# Cam Position Sensor ist Kaput



## Baltimoron (Oct 10, 2001)

Last week the cam position sensor on my mom's W8 went psycho. This was on a cold start and it caused multiple missfires and CEL for the entire bank of cylinders. At any rate the car settled into normal running and didnt have any problems since. In fact, the CEL went away last night. This morning I dropped the car off at Fitzgerald VW (Only dealer I trust in the area) and they have confirmed the sensor needs replacing and the engine needs to be pulled to complete the service. They told me the earliest time the car could be ready would be Monday the 20th.
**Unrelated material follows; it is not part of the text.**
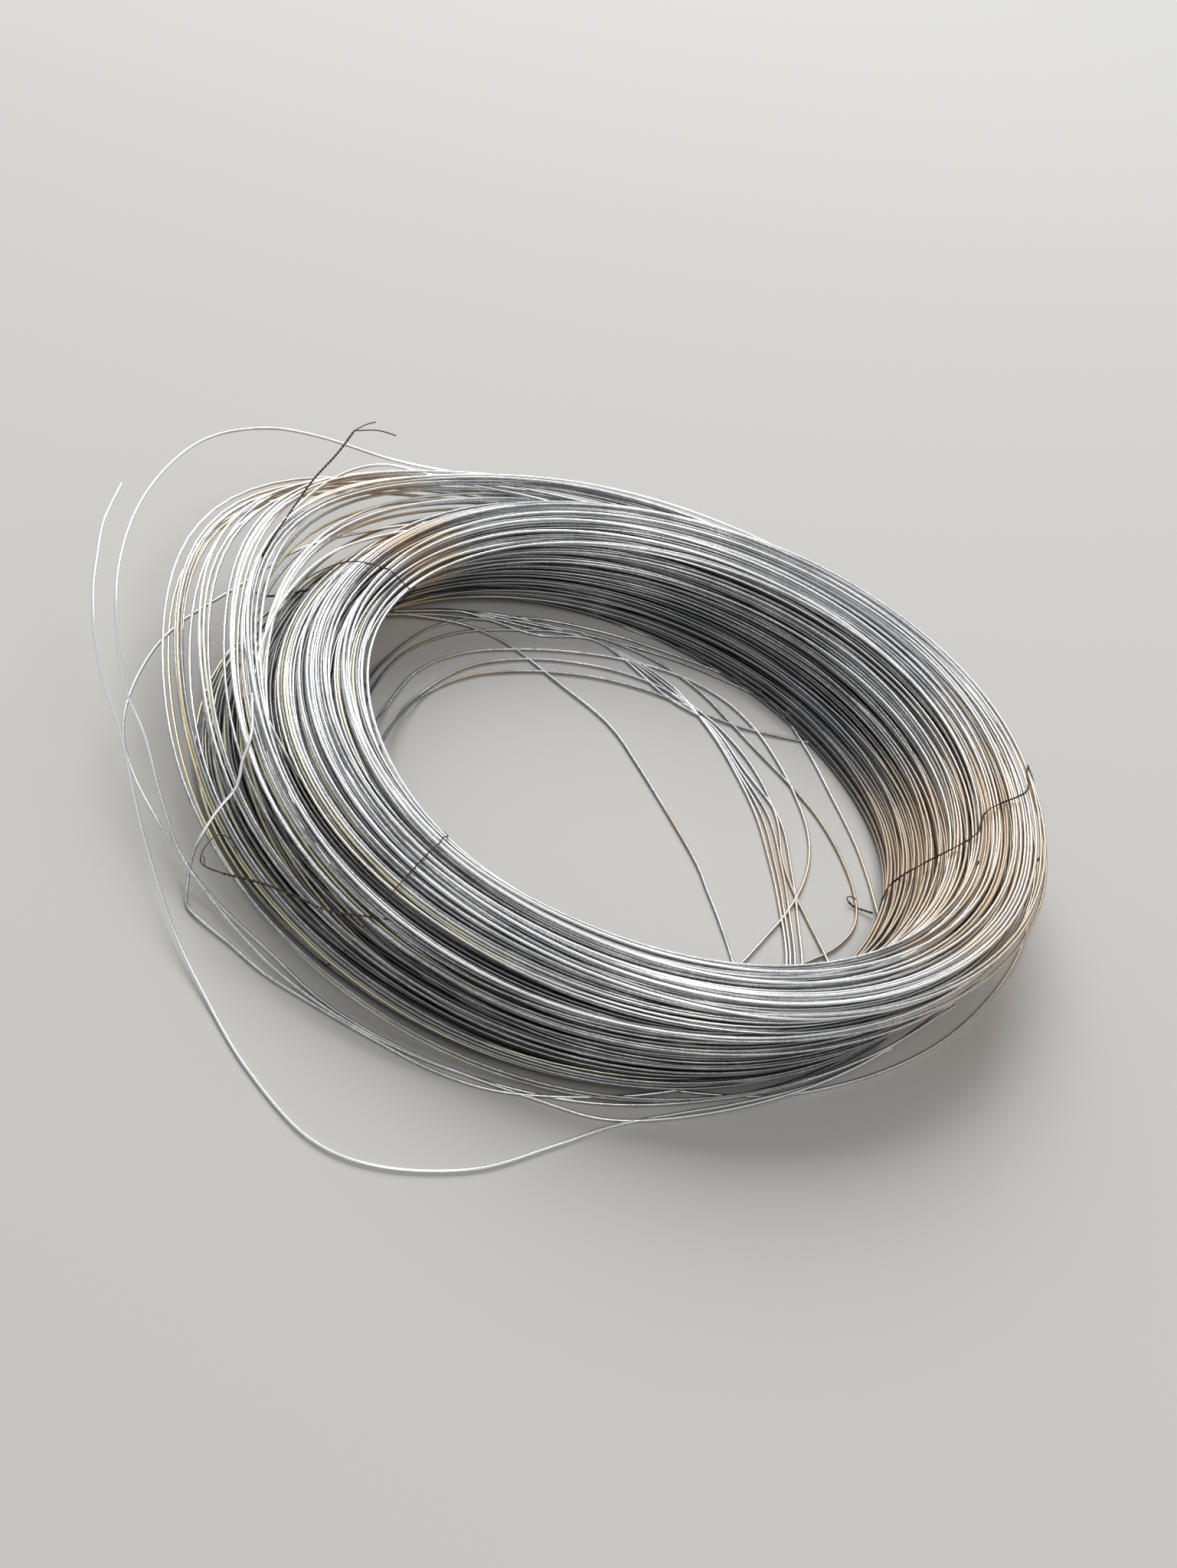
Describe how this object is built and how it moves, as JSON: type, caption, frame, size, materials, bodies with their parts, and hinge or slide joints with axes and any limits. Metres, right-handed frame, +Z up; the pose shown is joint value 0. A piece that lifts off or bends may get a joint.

This doesn't suprise me as I have seen a couple W8s in varying stages of disassembly at the dealer before. They also said that both of their W8 techs are in the middle of big projects so hoping for Monday would be mighty ambitious. Just felt like chiming in with whats happening with my family's W8. Other than this the car has been trouble free except for a gearshift/ignition interlock problem that mended itself. Also, no one mentioned anything of this being a warranty service so if the car is around 21000 miles will the work be covered?


----------



## toasters (Sep 17, 2001)

*Re: Cam Position Sensor ist Kaput (CoolWhiteWolfsburg)*

i def would have asked if it was covered under warranty before you gave them the go ahead to do the work. Pulling the engine and everything is gonna be HOURS of labor!! but from what i figure....those things have like a 3 year bumper to bumper warranty?? i think you're good.


----------



## RobD (Oct 2, 2000)

I had my cam position sensor replaced but it
did not require engine removal.


----------



## VWGUY4EVER (Nov 17, 2000)

*Re: (RobD)*

4/50 b2b and 5/60 powertrain.


----------